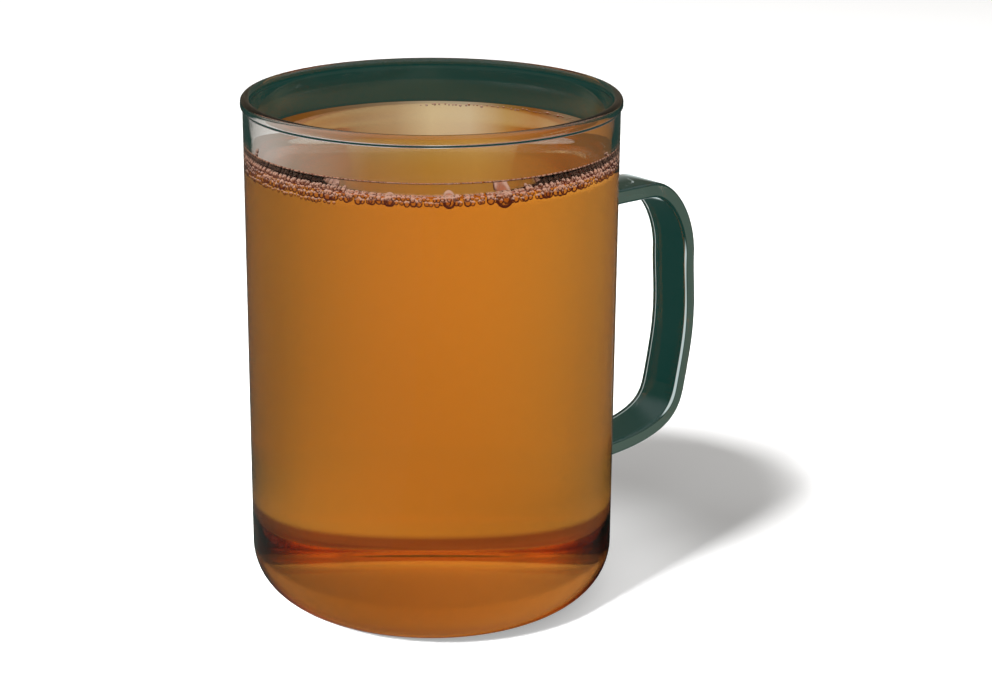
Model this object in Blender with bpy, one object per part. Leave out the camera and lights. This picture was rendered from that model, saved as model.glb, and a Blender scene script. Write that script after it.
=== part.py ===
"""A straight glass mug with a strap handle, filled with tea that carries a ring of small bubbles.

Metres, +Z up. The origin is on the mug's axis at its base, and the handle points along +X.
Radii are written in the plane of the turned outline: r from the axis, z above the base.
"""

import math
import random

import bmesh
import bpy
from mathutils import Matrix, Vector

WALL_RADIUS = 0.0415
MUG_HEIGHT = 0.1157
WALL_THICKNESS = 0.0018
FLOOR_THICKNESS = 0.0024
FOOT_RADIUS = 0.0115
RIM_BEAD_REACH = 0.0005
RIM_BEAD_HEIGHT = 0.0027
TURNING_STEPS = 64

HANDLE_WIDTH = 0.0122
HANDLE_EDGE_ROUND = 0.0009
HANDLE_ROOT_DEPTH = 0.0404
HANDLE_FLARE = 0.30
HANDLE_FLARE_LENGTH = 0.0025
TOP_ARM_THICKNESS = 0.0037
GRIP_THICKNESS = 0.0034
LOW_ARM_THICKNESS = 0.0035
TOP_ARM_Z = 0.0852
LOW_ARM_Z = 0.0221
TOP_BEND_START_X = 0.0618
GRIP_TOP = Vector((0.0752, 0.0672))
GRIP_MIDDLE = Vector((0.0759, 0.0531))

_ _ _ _

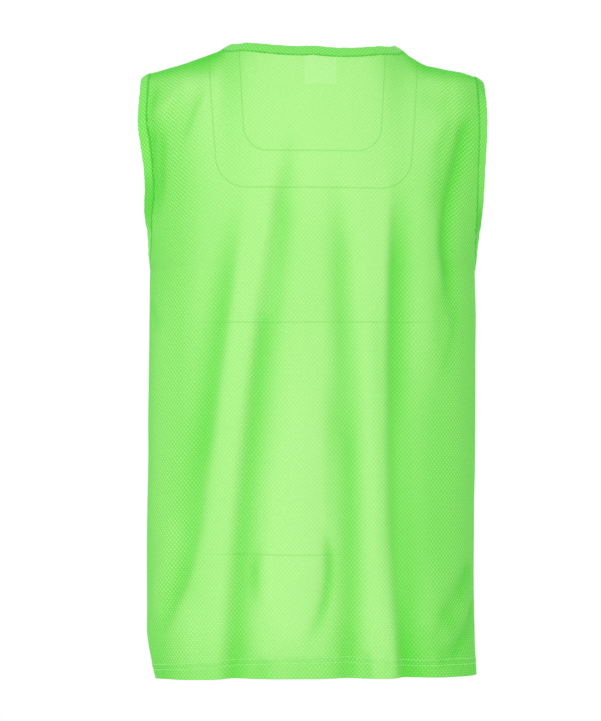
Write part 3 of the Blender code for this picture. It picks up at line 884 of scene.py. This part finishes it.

_ _ _ _

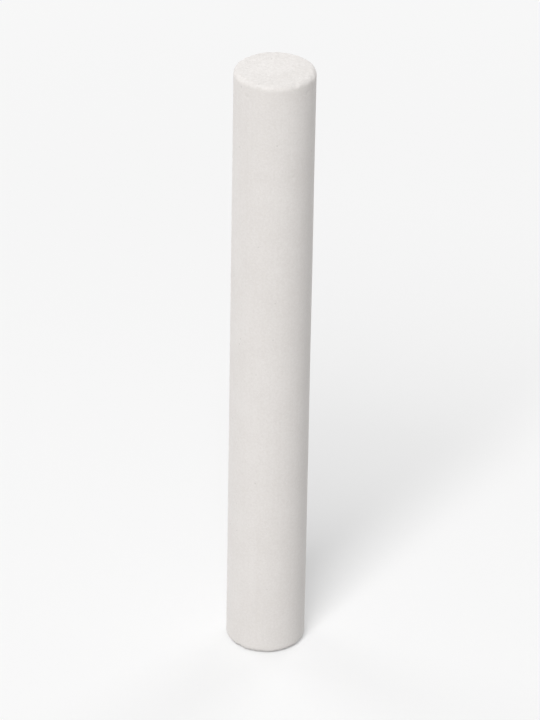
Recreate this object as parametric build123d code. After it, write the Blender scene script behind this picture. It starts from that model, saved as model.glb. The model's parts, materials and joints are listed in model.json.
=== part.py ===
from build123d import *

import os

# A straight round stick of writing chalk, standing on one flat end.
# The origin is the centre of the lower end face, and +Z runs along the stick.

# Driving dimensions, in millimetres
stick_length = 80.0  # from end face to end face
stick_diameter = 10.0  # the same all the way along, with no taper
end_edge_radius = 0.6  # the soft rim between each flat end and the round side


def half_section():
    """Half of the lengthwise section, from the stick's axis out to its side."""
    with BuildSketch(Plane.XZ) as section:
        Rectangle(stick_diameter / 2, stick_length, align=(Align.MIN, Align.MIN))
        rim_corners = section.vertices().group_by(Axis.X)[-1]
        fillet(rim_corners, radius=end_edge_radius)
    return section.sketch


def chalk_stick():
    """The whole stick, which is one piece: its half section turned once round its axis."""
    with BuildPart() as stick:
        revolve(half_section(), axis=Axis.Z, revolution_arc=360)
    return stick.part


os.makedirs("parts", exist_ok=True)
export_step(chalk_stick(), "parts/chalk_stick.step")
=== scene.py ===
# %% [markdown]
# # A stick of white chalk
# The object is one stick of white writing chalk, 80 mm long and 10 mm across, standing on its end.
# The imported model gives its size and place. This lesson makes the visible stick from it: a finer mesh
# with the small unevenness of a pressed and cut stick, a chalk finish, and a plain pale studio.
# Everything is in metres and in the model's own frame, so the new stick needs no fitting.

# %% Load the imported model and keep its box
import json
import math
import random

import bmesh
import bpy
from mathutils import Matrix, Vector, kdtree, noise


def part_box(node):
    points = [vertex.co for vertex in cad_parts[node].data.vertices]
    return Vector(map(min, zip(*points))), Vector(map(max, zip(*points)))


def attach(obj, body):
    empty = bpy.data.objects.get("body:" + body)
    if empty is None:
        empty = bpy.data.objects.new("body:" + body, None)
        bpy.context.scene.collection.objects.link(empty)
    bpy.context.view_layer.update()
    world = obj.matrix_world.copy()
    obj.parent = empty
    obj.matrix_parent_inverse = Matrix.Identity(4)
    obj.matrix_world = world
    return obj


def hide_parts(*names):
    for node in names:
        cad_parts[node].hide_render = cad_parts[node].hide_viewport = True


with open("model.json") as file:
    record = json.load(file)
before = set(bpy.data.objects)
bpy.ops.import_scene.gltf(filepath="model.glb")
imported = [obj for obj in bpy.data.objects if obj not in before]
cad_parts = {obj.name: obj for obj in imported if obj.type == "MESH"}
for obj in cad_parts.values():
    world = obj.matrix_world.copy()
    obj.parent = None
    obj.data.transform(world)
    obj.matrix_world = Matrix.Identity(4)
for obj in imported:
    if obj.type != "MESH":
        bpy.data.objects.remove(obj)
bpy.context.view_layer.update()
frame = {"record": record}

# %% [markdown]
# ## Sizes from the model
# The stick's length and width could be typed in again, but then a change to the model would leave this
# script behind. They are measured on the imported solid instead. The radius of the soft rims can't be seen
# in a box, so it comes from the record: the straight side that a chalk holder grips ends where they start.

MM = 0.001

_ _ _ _

## Problem description
The lines above from the one containing "Model this object" through the one containing "of small bubbles." are to be set down exactly, and no others.

## Response to this exercise
Model this object in Blender with bpy, one object per part. Leave out the camera and lights. This picture was rendered from that model, saved as model.glb, and a Blender scene script. Write that script after it.
=== part.py ===
"""A straight glass mug with a strap handle, filled with tea that carries a ring of small bubbles.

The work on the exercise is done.